What happened

Coronavirus-test manufacturers Becton, Dickinson (BDX -0.10%)Co-Diagnostics (CODX 2.65%), and Fluidigm (FLDM 11.11%) saw their shares move by double-digit percentages in August, according to data provided by S&P Global Market Intelligence.

Although the companies were affected by the same trends, their performances for the month were incredibly different. Shares of Becton, Dickinson (usually referred to as B-D) fell 13.7%. Co-Diagnostics' stock, though, plunged a jaw-dropping 54.6% for the month. Meanwhile, Fluidigm's shares actually rose in August, by a healthy 11.5% -- but at one point were up by more than 50% before falling sharply.

Woman wearing white coat and safety glasses in a lab holding a pipette.

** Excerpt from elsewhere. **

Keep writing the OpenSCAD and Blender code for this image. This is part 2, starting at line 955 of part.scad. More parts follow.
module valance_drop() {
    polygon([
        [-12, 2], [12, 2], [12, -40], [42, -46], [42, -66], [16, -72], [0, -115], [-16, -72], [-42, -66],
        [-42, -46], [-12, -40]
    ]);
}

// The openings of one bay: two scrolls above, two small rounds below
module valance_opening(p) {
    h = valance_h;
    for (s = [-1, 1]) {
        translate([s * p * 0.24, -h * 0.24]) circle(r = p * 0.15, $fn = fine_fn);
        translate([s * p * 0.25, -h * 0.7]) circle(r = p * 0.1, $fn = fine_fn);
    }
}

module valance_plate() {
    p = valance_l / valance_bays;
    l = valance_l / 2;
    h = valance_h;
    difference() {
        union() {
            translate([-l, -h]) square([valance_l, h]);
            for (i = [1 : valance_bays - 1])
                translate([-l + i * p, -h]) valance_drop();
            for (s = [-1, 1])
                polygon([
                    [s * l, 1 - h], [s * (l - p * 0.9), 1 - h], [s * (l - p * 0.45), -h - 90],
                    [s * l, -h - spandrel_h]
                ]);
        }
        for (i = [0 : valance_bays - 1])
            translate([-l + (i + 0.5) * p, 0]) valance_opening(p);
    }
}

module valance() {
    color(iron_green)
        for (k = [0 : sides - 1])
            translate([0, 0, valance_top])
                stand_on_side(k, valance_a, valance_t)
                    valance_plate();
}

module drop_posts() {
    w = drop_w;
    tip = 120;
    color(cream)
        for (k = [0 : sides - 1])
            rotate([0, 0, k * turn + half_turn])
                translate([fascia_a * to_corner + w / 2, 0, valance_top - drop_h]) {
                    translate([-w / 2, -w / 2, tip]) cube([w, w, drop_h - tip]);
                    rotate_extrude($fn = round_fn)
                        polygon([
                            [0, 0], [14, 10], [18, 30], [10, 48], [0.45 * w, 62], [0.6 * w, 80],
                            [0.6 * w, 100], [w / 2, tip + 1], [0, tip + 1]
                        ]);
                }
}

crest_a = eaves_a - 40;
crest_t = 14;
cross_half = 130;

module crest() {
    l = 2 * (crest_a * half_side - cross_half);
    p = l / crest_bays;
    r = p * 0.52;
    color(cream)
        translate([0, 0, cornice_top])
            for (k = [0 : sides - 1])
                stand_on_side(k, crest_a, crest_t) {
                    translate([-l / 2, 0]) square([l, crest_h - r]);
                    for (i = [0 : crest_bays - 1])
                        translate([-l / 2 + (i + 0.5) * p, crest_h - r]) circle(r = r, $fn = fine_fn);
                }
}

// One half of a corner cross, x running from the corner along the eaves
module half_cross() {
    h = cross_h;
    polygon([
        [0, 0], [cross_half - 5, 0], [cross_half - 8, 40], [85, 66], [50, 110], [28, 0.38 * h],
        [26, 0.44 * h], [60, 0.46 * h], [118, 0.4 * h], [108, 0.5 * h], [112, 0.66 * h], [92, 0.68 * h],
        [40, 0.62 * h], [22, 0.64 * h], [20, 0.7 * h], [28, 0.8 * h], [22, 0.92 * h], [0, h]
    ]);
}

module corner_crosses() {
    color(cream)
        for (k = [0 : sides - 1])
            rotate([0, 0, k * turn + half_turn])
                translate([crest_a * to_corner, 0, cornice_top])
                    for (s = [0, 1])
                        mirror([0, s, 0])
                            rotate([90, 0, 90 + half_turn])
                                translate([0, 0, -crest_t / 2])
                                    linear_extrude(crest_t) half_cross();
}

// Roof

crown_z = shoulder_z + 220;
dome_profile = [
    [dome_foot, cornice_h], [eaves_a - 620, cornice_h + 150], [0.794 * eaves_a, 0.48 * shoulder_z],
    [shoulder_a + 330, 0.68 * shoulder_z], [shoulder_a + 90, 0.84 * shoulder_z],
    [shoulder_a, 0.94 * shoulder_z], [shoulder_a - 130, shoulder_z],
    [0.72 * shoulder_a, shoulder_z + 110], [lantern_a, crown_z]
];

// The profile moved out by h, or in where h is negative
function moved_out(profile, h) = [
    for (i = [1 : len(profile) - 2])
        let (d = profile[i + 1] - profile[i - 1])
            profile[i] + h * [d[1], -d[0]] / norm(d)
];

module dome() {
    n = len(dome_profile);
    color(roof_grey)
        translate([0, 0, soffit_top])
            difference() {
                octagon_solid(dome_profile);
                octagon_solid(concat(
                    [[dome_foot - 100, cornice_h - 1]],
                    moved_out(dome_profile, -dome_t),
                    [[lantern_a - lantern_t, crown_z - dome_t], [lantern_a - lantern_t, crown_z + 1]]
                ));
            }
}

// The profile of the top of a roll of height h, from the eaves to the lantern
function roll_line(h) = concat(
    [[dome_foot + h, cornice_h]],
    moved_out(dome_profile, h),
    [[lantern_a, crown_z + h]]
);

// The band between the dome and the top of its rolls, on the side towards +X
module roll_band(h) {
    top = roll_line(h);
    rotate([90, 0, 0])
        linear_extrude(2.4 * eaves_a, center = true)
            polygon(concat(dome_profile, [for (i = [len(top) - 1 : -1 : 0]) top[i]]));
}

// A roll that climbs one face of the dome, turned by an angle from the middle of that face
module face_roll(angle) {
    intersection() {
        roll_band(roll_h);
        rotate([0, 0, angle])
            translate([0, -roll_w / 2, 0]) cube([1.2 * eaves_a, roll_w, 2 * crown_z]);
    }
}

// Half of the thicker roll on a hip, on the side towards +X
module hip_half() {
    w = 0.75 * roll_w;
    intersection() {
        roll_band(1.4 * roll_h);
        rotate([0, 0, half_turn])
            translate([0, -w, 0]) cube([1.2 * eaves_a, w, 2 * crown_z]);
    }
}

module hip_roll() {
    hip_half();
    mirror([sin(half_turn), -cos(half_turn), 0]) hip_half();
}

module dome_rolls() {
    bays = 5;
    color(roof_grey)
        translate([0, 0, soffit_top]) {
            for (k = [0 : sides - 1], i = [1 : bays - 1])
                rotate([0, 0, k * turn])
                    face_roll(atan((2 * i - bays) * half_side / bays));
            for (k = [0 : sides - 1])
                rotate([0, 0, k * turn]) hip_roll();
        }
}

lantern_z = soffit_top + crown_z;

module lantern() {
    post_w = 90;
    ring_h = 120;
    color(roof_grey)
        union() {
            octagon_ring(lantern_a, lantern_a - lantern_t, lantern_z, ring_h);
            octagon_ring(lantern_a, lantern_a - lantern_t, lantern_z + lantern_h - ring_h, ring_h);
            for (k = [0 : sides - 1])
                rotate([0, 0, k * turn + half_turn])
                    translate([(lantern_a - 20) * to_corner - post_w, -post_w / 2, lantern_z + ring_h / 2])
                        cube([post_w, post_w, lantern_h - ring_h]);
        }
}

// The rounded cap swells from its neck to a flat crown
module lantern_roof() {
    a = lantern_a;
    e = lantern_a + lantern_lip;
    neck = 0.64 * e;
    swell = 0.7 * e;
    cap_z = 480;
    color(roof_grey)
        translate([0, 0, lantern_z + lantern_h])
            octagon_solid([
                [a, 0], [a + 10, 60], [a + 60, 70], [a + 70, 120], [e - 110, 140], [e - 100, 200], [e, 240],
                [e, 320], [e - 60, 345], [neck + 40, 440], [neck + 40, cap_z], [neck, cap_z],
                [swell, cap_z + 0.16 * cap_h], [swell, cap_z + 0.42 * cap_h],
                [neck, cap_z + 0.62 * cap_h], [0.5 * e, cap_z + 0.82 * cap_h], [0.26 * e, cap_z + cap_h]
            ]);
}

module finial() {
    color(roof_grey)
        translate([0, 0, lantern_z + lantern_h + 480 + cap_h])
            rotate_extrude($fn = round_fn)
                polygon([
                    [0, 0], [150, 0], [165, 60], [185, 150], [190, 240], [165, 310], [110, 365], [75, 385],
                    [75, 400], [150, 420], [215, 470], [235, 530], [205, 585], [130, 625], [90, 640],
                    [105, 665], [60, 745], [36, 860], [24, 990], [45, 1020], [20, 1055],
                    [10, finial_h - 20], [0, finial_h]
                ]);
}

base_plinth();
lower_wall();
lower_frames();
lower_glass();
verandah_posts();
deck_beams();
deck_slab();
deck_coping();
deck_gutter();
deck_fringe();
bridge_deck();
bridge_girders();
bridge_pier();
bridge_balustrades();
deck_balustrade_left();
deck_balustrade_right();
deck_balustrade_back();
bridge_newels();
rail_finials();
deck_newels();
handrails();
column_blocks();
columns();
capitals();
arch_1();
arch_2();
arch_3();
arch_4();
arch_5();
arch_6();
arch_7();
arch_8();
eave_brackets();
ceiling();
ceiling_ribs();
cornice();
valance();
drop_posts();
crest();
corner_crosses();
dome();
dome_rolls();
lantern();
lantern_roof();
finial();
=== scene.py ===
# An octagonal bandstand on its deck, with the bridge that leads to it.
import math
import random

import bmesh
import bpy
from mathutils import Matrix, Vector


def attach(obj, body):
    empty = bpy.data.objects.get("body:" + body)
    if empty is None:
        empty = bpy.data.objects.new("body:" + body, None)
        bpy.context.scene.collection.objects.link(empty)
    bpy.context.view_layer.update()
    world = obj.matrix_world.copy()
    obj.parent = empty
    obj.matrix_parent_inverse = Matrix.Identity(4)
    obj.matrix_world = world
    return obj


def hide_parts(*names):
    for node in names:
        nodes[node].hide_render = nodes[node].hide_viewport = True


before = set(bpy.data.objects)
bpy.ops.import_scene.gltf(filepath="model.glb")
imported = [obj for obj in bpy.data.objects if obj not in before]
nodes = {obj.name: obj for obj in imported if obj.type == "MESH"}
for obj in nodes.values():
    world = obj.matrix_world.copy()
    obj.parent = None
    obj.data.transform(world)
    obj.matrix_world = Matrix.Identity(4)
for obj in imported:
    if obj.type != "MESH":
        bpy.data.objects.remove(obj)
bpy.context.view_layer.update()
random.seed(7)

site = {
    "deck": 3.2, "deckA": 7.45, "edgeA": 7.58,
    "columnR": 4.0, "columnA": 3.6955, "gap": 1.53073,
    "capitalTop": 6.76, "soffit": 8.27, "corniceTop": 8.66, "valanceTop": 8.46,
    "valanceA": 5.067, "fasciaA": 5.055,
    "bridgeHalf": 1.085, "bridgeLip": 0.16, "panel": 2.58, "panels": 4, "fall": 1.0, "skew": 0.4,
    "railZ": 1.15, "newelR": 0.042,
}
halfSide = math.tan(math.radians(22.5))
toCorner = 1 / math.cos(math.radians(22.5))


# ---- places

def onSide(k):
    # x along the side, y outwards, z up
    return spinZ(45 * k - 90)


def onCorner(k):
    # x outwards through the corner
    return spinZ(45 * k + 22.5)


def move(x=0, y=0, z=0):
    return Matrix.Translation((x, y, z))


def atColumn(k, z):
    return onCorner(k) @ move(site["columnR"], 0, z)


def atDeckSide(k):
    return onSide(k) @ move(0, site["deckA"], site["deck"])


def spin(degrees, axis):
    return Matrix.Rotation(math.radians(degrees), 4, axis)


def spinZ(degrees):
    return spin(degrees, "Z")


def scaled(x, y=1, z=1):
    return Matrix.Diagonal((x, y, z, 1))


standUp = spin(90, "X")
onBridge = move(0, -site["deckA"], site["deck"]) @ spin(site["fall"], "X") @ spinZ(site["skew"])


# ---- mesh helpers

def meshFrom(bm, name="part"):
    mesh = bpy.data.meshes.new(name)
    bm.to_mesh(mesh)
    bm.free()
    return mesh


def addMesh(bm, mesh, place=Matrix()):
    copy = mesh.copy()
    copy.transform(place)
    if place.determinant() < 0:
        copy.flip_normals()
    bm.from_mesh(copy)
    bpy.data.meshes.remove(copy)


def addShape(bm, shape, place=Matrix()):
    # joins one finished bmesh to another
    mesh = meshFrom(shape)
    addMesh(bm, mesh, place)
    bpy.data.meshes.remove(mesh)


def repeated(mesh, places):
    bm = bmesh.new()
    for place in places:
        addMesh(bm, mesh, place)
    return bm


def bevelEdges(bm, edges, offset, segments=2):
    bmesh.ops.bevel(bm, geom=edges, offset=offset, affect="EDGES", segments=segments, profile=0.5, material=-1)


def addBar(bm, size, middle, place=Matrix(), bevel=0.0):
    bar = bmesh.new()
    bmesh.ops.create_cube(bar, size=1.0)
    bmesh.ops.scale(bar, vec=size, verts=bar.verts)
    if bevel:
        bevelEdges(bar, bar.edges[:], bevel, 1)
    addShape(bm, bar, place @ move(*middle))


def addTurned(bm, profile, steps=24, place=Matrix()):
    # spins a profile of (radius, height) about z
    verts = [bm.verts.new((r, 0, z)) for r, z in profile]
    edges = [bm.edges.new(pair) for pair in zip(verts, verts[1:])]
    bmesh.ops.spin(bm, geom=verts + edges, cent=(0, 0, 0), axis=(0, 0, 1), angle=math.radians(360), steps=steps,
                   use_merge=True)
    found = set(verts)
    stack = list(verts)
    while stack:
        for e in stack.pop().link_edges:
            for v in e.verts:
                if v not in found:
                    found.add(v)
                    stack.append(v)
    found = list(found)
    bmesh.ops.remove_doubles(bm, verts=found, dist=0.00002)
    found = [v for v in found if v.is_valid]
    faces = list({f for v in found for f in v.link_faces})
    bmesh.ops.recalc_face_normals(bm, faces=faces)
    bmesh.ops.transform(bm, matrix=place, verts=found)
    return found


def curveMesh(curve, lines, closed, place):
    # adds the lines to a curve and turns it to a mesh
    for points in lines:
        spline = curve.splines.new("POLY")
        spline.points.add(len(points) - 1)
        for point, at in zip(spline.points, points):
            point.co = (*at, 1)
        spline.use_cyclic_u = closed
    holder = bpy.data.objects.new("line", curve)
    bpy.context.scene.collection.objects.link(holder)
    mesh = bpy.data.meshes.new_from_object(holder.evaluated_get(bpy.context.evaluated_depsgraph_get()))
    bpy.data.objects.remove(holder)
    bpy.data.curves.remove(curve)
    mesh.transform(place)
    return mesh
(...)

Image source: Getty Images.

So what

B-D's stock first ran into problems on Aug. 6, when the medical-device maker reported Q3 2020 earnings that disappointed the market. B-D's bread and butter is selling general medical supplies, from simple disposable items like syringes and tubes all the way up to complex diagnostic machines like the handheld Veritor testing system. 

The company's Q3 earnings exceeded estimates, due largely to coronavirus-related demand for the company's COVID-19 rapid-response Veritor test, as well as sales of syringes and needles for potential vaccination campaigns. However, revenue lagged expectations, since many elective surgeries that require B-D's supplies were canceled during Q3. The company issued disappointing guidance for fiscal 2020, calling for a 14% to 16% decline in year-over-year earnings. Not only did B-D's stock drop about 8% on the news, but several other device makers' shares, including Fluidigm and Co-Diagnostics, fell between 5% and 9%. 

A few days later, on Aug. 13, Co-Diagnostics posted an earnings miss of its own, causing its stock to tumble.

Then, on Aug. 25, Fluidigm announced news that sent its shares soaring (and should have easily caused it to outperform for the month): Its saliva-based coronavirus test was granted emergency use authorization (EUA) by the U.S. Food and Drug Administration (FDA). Because it uses a saliva collection as opposed to a nasal swab, Fluidigm's test -- which is run on the Fluidigm Biomark platform -- boasts high throughput of up to 6,000 test samples per day, per machine. 

But the very next day, it all came crashing down, as heavyweight Abbott Laboratories (ABT -0.02%) announced that its own coronavirus test had been granted EUA by the FDA. Unlike Co-Diagnostics' test, which takes about two hours to generate a result, Abbott's is rapid-response, meaning it can generate results in about 15 minutes. Unlike B-D's and Fluidigm's tests, it is self-contained, so it doesn't require a Veritor, Biomark, or any other testing system to be used. And it's cheap: about $5 per test. Shares of B-D, Fluidigm, Co-Diagnostics, and pretty much every other coronavirus-test maker sank on the news. 

Now what

Co-Diagnostics points out (rightly) that its polymerase chain reaction (PCR) test is considered the gold standard for reliability in COVID-19 testing. There will still be demand for such tests to check against rapid-response test results for potential false positives. Fluidigm, for its part, points out that its saliva test is easier to administer than nasal swab tests, like Abbott's, and is more comfortable for the patient.

B-D hasn't tried to put a positive spin on the news, but it says it should be able to produce 2 million of its own 15-minute tests per week by the end of September, and it's unlikely that Abbott will be able to meet demand for rapid-response testing by itself, meaning B-D is sure to remain a part of the testing landscape. 

All three companies have healthcare businesses beyond COVID-19 tests: B-D has its massive general medical supply business; Fluidigm is invested in mass cytometry, genomics, and immune profiling; and Co-Diagnostics has developed tests for genetic traits in crops and mosquito-borne illnesses. But it was the need for coronavirus tests driving the big gains the companies' stocks experienced earlier this year.

Investors interested in these companies should evaluate their long-term prospects beyond their coronavirus tests before jumping in.